Saved entries
* Begin *

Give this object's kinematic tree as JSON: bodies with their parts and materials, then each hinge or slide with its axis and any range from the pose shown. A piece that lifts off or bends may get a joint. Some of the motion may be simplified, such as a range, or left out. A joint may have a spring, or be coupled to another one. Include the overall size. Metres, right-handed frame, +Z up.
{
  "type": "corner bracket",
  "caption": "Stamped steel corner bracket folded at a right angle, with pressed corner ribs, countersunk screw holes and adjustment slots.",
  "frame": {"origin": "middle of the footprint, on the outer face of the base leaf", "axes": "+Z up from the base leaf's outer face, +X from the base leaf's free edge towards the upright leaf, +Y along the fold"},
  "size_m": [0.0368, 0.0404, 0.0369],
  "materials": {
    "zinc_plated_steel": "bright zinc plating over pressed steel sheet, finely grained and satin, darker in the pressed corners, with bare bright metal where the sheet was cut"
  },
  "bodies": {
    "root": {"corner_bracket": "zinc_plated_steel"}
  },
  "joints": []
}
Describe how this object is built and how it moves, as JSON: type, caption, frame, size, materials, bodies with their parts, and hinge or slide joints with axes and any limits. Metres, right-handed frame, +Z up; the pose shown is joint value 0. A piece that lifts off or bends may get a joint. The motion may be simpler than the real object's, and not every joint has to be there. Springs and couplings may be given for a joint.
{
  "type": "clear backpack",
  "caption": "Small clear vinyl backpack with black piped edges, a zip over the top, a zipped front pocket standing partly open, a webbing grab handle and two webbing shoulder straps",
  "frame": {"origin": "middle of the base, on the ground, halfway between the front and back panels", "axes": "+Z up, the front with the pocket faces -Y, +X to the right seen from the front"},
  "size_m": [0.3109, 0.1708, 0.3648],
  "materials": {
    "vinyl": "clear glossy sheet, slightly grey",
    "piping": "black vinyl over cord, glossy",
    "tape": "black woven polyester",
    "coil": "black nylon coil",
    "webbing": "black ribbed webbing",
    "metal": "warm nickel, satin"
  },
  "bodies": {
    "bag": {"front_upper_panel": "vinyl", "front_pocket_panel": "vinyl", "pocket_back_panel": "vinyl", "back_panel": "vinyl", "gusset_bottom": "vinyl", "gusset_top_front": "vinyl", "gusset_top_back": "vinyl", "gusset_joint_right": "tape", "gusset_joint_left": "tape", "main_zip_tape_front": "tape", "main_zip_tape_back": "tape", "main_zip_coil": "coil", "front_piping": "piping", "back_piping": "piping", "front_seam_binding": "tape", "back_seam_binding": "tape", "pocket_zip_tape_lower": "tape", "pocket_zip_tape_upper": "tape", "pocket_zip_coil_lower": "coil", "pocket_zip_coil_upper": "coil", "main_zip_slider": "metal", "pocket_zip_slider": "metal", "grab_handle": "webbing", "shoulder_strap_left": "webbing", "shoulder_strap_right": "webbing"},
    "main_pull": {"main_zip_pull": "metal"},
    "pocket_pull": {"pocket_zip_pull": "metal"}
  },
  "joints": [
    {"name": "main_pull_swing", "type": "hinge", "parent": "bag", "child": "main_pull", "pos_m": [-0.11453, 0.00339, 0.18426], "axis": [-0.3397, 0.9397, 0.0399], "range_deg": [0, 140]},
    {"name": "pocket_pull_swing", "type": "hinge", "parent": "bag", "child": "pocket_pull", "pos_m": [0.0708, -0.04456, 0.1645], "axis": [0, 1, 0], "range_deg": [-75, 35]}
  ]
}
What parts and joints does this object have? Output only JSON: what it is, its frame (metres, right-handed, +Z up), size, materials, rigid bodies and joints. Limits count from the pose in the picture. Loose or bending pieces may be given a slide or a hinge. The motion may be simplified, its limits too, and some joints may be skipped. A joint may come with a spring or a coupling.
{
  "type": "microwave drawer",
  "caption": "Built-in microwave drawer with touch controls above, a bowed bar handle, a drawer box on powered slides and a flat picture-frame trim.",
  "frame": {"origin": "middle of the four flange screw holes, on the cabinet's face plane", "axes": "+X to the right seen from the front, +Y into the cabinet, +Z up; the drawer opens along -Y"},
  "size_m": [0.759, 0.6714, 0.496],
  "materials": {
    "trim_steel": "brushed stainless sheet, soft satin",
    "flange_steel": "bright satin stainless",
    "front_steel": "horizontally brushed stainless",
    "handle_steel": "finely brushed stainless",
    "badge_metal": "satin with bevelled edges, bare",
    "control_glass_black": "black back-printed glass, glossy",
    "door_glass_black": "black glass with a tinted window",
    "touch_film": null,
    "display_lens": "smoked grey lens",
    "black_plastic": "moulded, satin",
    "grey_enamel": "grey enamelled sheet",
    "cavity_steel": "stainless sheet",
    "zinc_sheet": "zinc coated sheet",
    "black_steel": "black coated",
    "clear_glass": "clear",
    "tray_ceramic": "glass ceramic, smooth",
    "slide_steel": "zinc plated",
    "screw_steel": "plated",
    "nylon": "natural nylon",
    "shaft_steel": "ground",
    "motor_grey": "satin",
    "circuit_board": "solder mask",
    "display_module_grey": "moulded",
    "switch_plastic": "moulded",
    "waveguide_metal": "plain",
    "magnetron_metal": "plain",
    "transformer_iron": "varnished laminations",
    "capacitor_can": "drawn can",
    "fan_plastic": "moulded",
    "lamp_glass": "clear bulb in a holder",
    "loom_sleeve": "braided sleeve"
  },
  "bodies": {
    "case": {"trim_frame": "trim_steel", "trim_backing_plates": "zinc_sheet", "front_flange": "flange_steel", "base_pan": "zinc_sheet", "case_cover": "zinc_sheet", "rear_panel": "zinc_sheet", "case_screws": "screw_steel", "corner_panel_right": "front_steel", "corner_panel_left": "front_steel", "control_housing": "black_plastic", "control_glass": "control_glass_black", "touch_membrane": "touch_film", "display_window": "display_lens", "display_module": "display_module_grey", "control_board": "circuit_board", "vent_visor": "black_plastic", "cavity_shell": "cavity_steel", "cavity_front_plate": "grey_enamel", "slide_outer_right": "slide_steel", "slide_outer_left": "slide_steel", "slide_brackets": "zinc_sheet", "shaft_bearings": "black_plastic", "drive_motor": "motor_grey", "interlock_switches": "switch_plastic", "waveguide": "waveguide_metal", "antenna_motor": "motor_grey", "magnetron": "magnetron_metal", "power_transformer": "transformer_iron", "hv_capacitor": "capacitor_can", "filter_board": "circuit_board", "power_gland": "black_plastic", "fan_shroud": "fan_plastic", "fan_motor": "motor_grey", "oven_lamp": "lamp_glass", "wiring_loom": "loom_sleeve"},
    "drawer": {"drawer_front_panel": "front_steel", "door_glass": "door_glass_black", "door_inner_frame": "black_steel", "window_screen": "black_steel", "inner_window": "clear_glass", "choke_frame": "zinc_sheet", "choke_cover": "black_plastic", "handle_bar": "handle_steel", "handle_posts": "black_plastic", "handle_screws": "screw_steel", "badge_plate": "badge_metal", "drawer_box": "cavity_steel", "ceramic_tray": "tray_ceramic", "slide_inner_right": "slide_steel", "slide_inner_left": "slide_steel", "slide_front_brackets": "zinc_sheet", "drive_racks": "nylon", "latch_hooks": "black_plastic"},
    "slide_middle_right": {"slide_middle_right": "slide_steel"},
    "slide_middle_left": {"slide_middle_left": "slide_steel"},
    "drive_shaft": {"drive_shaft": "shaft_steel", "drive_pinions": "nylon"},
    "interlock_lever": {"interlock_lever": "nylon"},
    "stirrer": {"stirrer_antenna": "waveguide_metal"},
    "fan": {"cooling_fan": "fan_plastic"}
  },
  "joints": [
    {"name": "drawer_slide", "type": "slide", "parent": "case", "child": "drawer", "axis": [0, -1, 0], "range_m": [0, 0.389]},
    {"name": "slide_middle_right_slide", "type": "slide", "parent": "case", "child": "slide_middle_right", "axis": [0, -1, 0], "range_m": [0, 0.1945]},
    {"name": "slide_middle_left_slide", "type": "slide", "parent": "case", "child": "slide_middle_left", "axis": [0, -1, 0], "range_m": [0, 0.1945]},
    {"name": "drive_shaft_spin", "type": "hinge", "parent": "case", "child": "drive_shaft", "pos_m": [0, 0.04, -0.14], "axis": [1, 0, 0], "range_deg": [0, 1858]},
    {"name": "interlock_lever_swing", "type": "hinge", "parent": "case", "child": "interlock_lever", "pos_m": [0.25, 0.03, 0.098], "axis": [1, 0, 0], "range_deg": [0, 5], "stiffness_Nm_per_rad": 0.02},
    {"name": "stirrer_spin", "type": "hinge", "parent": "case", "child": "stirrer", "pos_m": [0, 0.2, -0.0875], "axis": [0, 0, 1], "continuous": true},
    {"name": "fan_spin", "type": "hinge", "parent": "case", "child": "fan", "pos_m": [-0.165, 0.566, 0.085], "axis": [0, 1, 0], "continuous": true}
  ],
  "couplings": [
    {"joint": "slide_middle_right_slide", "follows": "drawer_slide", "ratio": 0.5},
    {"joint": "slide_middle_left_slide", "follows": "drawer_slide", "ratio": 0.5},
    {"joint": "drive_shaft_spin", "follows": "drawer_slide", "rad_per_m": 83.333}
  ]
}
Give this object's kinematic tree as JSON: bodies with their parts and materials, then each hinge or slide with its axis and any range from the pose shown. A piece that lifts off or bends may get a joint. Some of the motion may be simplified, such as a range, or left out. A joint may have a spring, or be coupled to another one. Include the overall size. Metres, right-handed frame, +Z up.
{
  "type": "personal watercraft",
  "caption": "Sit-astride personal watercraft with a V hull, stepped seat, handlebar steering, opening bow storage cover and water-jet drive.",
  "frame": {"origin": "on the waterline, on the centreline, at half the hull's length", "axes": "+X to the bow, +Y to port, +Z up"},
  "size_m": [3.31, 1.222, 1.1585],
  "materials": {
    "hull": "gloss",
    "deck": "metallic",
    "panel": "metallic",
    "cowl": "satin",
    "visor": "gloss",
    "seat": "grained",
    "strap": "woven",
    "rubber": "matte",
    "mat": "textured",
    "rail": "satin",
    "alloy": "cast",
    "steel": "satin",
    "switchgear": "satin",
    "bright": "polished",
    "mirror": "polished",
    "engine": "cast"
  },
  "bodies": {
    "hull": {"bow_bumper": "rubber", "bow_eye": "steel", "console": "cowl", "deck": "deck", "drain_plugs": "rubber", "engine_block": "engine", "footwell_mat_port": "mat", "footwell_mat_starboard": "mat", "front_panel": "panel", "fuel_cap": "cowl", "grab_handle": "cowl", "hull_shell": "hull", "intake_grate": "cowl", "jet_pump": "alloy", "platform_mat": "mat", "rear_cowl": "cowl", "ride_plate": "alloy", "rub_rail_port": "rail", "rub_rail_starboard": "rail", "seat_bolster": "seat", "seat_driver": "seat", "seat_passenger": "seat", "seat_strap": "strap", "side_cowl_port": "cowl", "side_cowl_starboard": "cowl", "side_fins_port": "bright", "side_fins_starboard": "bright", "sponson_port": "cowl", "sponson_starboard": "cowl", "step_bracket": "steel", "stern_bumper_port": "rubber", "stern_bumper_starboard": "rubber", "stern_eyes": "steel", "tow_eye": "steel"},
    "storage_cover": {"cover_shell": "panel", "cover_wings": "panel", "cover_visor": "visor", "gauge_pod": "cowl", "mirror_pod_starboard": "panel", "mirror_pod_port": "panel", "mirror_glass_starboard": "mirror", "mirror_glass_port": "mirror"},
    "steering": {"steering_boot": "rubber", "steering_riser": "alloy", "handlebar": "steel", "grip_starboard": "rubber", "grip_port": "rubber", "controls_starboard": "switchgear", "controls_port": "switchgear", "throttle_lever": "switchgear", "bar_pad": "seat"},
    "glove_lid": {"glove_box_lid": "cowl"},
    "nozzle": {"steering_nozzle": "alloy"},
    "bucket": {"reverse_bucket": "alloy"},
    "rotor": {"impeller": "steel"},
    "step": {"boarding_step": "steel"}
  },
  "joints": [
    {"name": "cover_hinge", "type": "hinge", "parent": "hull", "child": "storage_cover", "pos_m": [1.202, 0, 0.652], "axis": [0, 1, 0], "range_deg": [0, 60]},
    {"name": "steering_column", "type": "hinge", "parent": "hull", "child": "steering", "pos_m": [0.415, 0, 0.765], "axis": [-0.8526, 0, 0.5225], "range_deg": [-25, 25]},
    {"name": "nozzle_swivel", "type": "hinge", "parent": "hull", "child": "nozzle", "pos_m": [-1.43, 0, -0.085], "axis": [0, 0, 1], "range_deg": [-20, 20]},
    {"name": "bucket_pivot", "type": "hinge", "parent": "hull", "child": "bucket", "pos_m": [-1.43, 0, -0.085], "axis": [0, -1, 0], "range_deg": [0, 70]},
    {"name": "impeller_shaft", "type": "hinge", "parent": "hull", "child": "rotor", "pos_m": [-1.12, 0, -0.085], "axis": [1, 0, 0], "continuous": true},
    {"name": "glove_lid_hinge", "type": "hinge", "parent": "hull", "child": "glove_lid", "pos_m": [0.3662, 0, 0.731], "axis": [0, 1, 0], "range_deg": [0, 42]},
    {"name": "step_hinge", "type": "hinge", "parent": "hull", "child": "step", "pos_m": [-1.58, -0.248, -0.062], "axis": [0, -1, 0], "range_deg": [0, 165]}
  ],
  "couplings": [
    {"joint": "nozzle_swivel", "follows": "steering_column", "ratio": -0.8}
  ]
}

* End *

What is the number of lines above that contain the string "object"? Answer with the number alone.

▸ **Expected output**
4